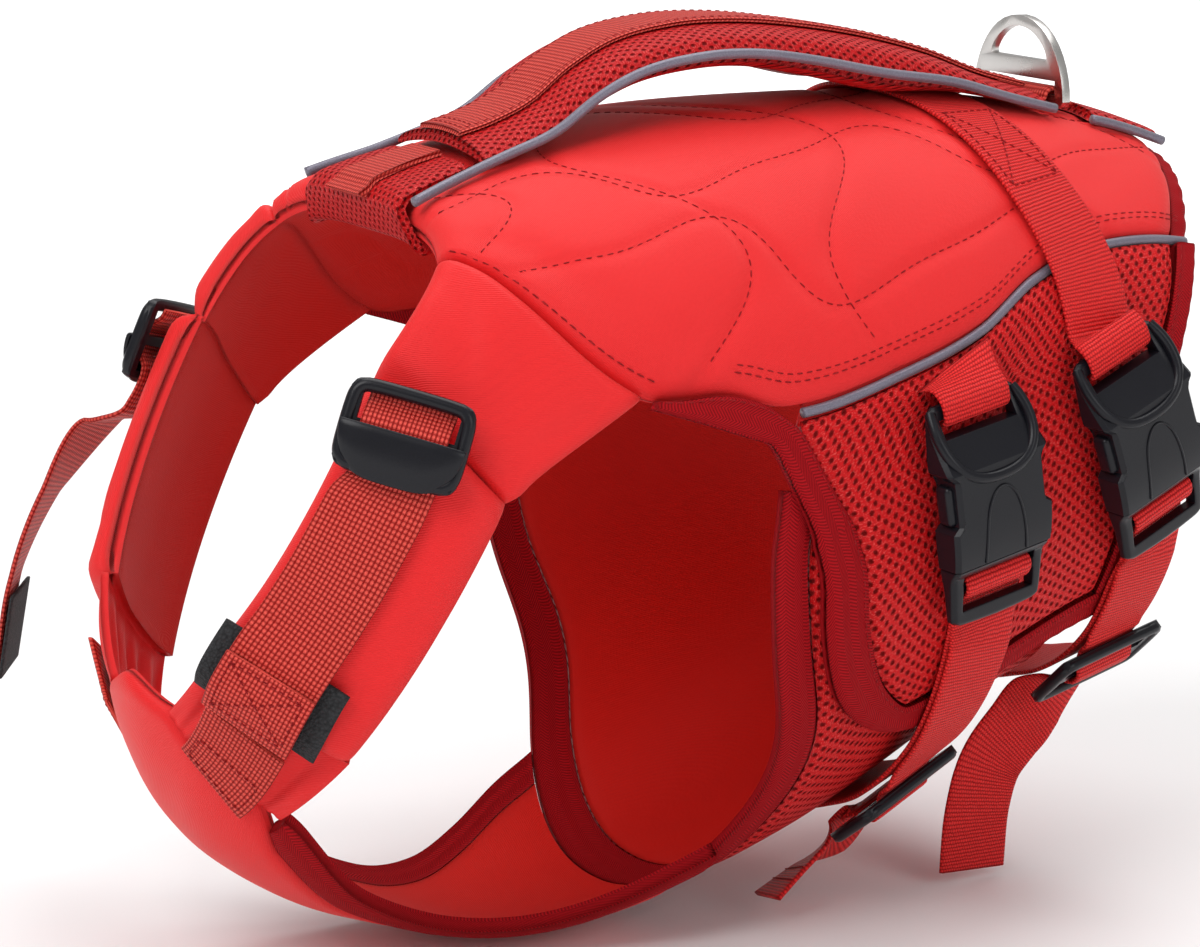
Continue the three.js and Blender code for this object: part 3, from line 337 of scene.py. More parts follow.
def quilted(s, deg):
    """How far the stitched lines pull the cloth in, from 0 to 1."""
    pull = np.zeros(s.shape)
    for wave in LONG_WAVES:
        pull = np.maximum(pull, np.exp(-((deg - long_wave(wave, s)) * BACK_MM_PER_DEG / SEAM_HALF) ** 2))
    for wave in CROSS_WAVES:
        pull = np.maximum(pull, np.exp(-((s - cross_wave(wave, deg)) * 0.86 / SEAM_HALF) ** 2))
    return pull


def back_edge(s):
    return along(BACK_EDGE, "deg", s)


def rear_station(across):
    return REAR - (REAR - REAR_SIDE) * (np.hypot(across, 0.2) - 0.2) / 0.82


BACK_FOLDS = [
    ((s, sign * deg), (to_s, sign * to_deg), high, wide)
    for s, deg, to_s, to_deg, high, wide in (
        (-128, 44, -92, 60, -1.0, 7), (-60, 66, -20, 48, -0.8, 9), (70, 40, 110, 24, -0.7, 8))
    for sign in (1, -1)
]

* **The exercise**
What is the number of lines above that contain the string "from"? Answer with the number alone.

* **Solution to the exercise**
2